Domestic saving rate is not able to fuel the required investment to maintain the growth target of Twelfth Five Year Plan (2012-17). Thus the gap between domestic saving rate and required investment rate will be filled by foreign capital coming through FDI. Foreign investment is not meant to replace the domestic investment but to strengthen the domestic investment. 
 
Services, telecommunications, construction, computers (software and hardware), real estate and housing, chemicals, drugs and pharmaceuticals, power, automobiles and metallurgical industries are certain sectors attracting highest FDI inflows across India. 
 
Among these sectors, financial, infrastructure sector including power, telecommunications, petroleum, metallurgy etc are the most vital for the future growth and development of the country. If domestic investment is not coming up in these sectors, gap must be filled by the foreign investment.  
 
Of late, the fallout of growth seen in India is the lopsided growth where it evades the under developed states like Uttar Pradesh, Bihar, Jharkhand, Orissa, Chhattisgarh, Madhya Pradesh etc but are concentrated in Delhi/NCR, Maharashtra, Gujarat etc.
 
A major advantage of foreign investment in India over the domestic investment is that it is coming up in less developed sectors.
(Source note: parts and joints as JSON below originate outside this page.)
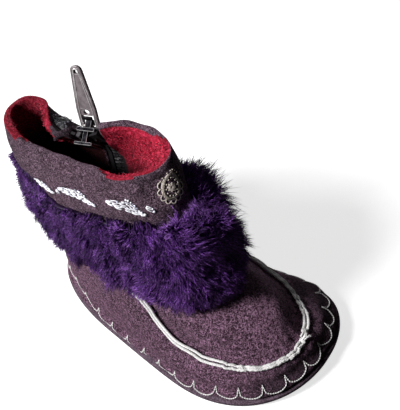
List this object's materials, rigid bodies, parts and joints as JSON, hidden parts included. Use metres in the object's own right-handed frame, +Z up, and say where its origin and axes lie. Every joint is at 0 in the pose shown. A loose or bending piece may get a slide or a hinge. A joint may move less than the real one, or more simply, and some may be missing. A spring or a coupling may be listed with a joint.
{
  "type": "baby bootee",
  "caption": "Soft baby ankle bootee for a right foot: round toe with a piped apron, slack fleece-lined shaft, deep fur band and a side zip with a hinged pull tab.",
  "frame": {"origin": "middle of the outline seen from above, on the plane the sole rests on", "axes": "+Y towards the toe, +X towards the wearer's right, which is the outer side, +Z up"},
  "size_m": [0.0647, 0.1339, 0.1092],
  "materials": {
    "felt": "napped felt and micro-suede, fleece inside",
    "sole_leather": "soft suede",
    "fleece": "fleece",
    "fur": "deep pile",
    "cord": "twin cord",
    "tape": "woven tape",
    "zip_metal": "dark nickel"
  },
  "bodies": {
    "bootee": {"upper": "felt", "outsole": "sole_leather", "insole": "fleece", "fur_band": "fur", "piping_long": "cord", "piping_short": "cord", "zip_tape_front": "tape", "zip_tape_back": "tape", "zip_chain": "zip_metal", "zip_slider": "zip_metal"},
    "pull": {"pull_tab": "zip_metal"}
  },
  "joints": [
    {"name": "pull_hinge", "type": "hinge", "parent": "bootee", "child": "pull", "pos_m": [-0.00955, -0.02658, 0.085], "axis": [0.2435, -0.9699, 0], "range_deg": [-45, 130]}
  ]
}
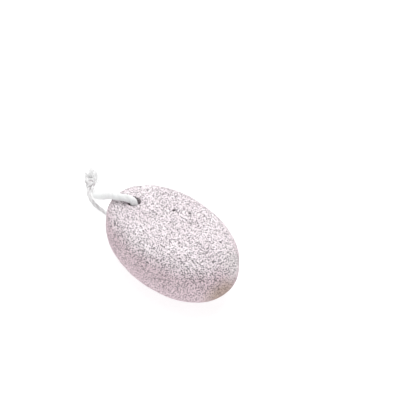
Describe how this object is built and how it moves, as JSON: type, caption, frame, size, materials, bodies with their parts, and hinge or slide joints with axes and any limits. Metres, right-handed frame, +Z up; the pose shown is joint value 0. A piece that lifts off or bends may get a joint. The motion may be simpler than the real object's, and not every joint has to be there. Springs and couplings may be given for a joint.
{
  "type": "pumice stone",
  "caption": "Oval pumice stone for rubbing skin, flat-topped with rounded edges and a hole near one end that holds a knotted loop of soft white cotton cord.",
  "frame": {"origin": "bottom of the stone, under the middle of its length and width, on the flat spot that it rests on", "axes": "+X along the stone's length, away from the hole; +Y across its width; +Z up, through its thickness"},
  "size_m": [0.1566, 0.062, 0.0449],
  "materials": {
    "pumice": "matte, porous",
    "cotton_cord": "matte, soft"
  },
  "bodies": {
    "root": {"pumice_stone": "pumice", "cord_loop": "cotton_cord", "cord_knot": "cotton_cord", "cord_end_thin": "cotton_cord", "cord_end_full": "cotton_cord"}
  },
  "joints": []
}
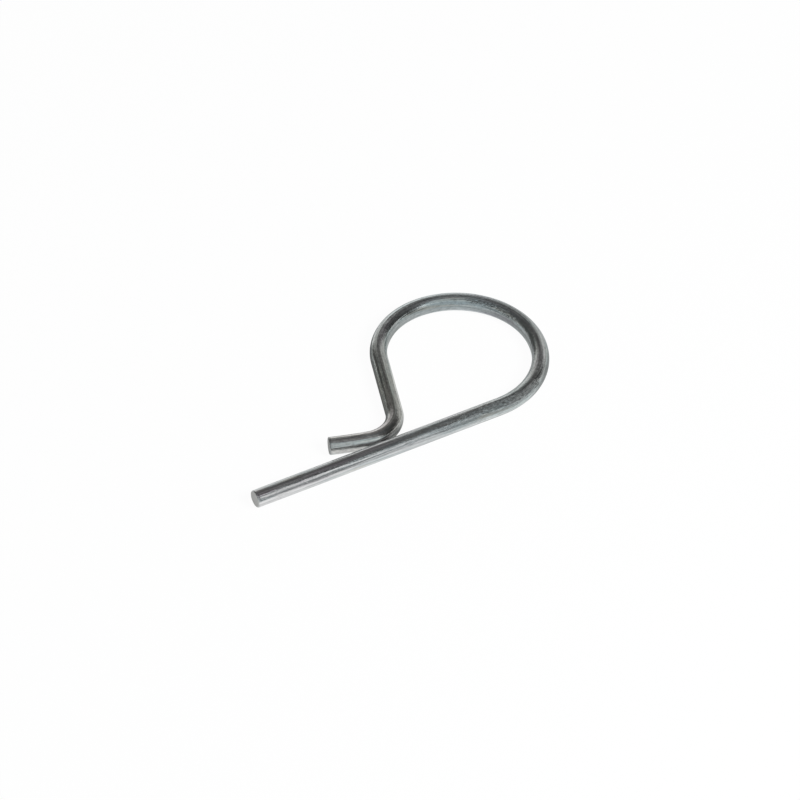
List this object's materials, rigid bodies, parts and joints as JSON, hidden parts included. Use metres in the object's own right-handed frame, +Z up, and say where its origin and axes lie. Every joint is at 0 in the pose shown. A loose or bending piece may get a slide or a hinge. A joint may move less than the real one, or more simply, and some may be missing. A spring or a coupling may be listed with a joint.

In 2011-13, Odisha has emerged as the most favourite destination for overseas investors with investment proposals worth Rs 49,527 crore followed by Andhra Pradesh and Gujarat. Moreover, Chhattisgarh and Karnataka ranked fourth and fifth of the top five investment destinations. Thus in the top five investment destinations, two are the underdeveloped states and three are naxal infested. 
 
For the foreign investors, India presents a vast potential for overseas investment and is actively encouraging the entrance of foreign players into the market. No company, of any size, aspiring to be a global player can, for long ignores this country which is expected to become one of the top three emerging economies. 
 
India is competing for foreign investments with other emerging economies and thus FDI is imperative for India as it has transformed the quality, productivity and production in areas it has been allowed and can supplement domestic efforts significantly.